→ **Collected data**:
= = =
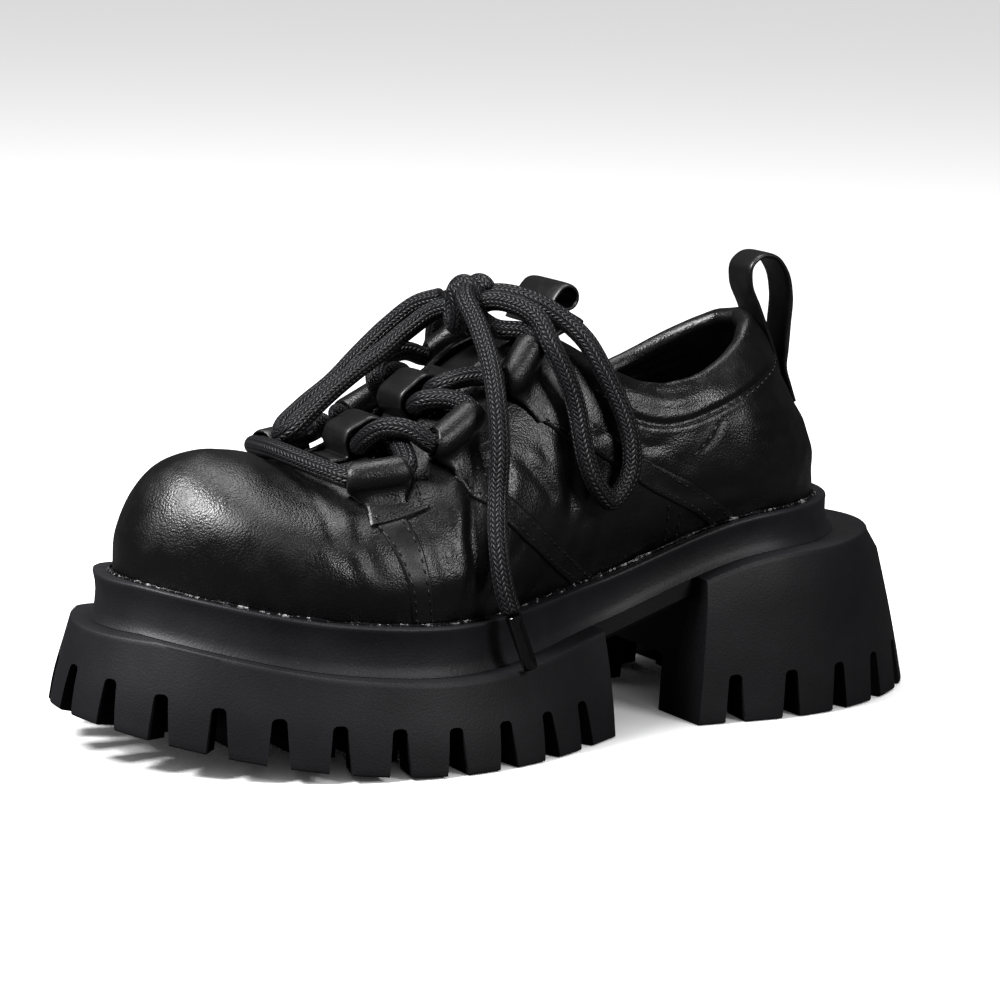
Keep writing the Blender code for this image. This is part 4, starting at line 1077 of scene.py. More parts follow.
# Foamed rubber, injection moulded: the darker, duller outsole.
SOLE_RUBBER = MouldedRubber(
    "moulded_sole_rubber", "#121215", 0.55, dust="#2a2a2d", tooth=0.7, tooth_depth=0.09)
# Denser moulded rubber of the band: slightly lighter, so its hollow side takes a soft sheen.
BAND_RUBBER = MouldedRubber(
    "moulded_band_rubber", "#17171a", 0.5, dust="#37373b", tooth=0.8, tooth_depth=0.12)
# Polyester braided round a core: black, with a painted highlight of dark grey on its crowns.
LACE_BRAID = BraidedCord("braided_lace", "#010101", 0.4, light="#202023")
# Cotton twill glued to foam: takes up the light, so the inside stays dark.
LINING = Cloth("woven_lining", "#070708", 0.85)
# The same cloth, worn a little paler, over the insole board.
SOCK = Cloth("sock_cloth", "#0c0c0d", 0.9)
# Bonded polyester thread, drawn through wax: a dull black dot at each stitch.
THREAD = Shiny("waxed_thread", "#050505", 0.5, ripple=0.5, ripple_depth=0.05)
# Rubber cement, brushed on and dried: a wet-looking line with pale flecks painted on as glints.
GLUE = Shiny("dried_glue", "#101012", 0.25, ripple=1.6, ripple_depth=0.4, flecks="#b4b4b4")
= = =
→ **Problem to work on**:
Your task is to print the whole listing again exactly.

→ **Solution for this task**:
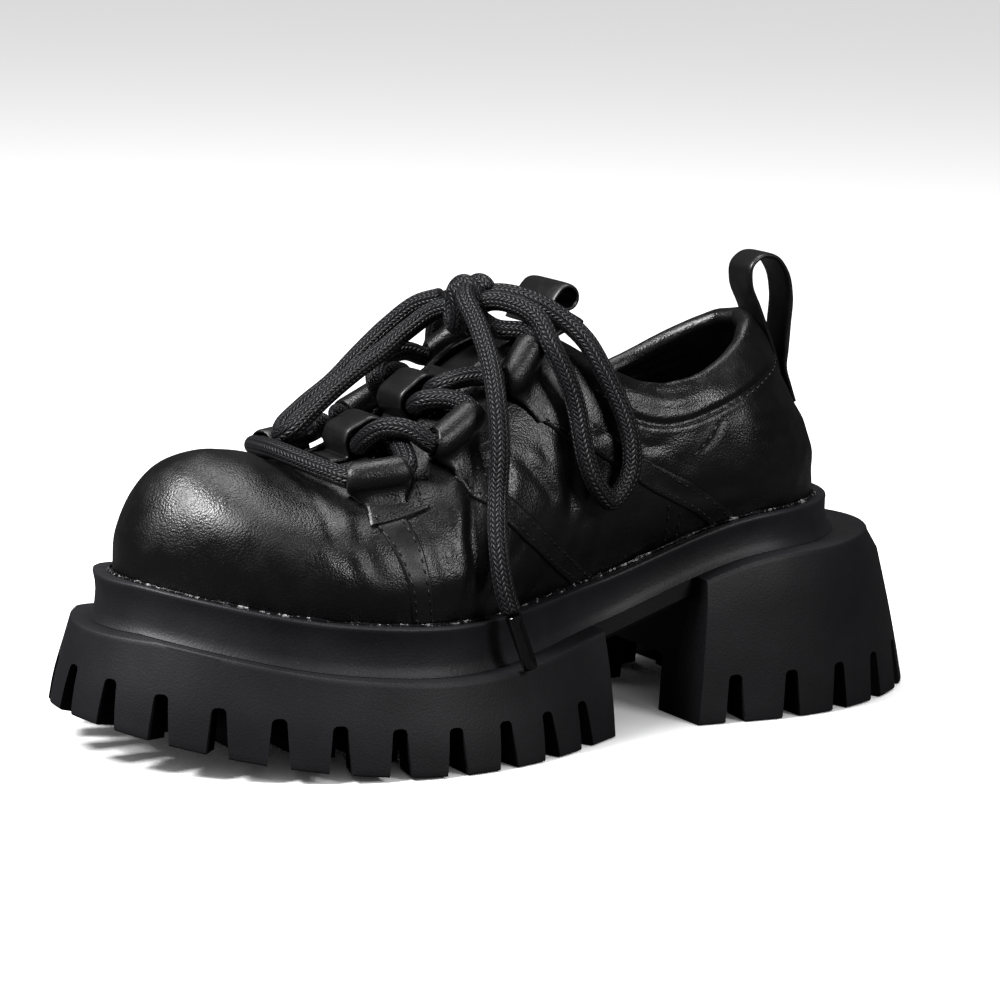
Keep writing the Blender code for this image. This is part 4, starting at line 1077 of scene.py. More parts follow.
# Foamed rubber, injection moulded: the darker, duller outsole.
SOLE_RUBBER = MouldedRubber(
    "moulded_sole_rubber", "#121215", 0.55, dust="#2a2a2d", tooth=0.7, tooth_depth=0.09)
# Denser moulded rubber of the band: slightly lighter, so its hollow side takes a soft sheen.
BAND_RUBBER = MouldedRubber(
    "moulded_band_rubber", "#17171a", 0.5, dust="#37373b", tooth=0.8, tooth_depth=0.12)
# Polyester braided round a core: black, with a painted highlight of dark grey on its crowns.
LACE_BRAID = BraidedCord("braided_lace", "#010101", 0.4, light="#202023")
# Cotton twill glued to foam: takes up the light, so the inside stays dark.
LINING = Cloth("woven_lining", "#070708", 0.85)
# The same cloth, worn a little paler, over the insole board.
SOCK = Cloth("sock_cloth", "#0c0c0d", 0.9)
# Bonded polyester thread, drawn through wax: a dull black dot at each stitch.
THREAD = Shiny("waxed_thread", "#050505", 0.5, ripple=0.5, ripple_depth=0.05)
# Rubber cement, brushed on and dried: a wet-looking line with pale flecks painted on as glints.
GLUE = Shiny("dried_glue", "#101012", 0.25, ripple=1.6, ripple_depth=0.4, flecks="#b4b4b4")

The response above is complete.